What a gorgeous salad. I love fennel in salads, especially shaved like you’ve done and the pistachios and orange are perfect compliments. This is a great dinner party salad because it “feels” really nice without taking much effort!
Katie, I was thinking this could be nice for a dinner party too! It’s so easy, but it’s a little bit special because of the fennel. I don’t see fennel used that often – I guess its odd-looking stalks make it look a little daunting!
Julia what a colorfull salad!! I love fennels! Remind me of my youth. My mother used them a lot. And the combination with orange , avocado and pistachios… Awesome!

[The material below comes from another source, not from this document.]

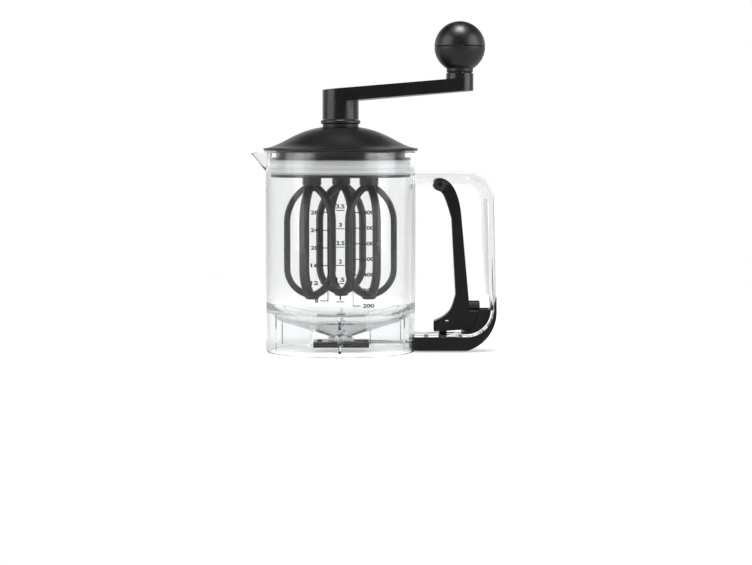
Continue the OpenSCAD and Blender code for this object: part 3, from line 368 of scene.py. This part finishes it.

I love pop of color from the orange, too! I want to hear about how your mom cooked with fennel – I’m always looking for new recipe inspiration 🙂
You made this for us during the summer, right? And I was a bit fearful of the fennel…but it will be on this week’s shopping list! Can’t wait to try it.
I made something quite similar for Easter, I think! But that was before I bothered to look up how to shave fennel, so I had larger pieces of it in the salad. If you’re a bit fearful of the fennel, I think having it shaved would be a great way to try it – it’s a much more delicate flavor that way.
So, I’ve never ever cooked with fennel before. I see it on all the cooking shows and keep saying that I am going to try it, but for some reason I never have! I used to use the fennel flavored toothpaste all the time so I know i love the flavor, so I think I need to go buy some this weekend and start experimenting with it! First up: this awesome looking salad 🙂
I was the same way with fennel for such a long time, Izzy! I am so glad I finally tried it last year, because it’s such a great way to add a unique flavor to a dish. And shaving it is amazingly easy, I promise. Fennel toothpaste? I’m intrigued…I need to track some of that down!
I’m someone who could drink a sambuca cocktail stirred by a licorice stick while chewing Black Jack gum, so a fennel salad looks awfully good to me. I like how you mixed it with those other flavors, colors and textures, too.
I love finding new ideas for salads! This one looks super yummy!
Thanks, Michele – I hope you like the salad!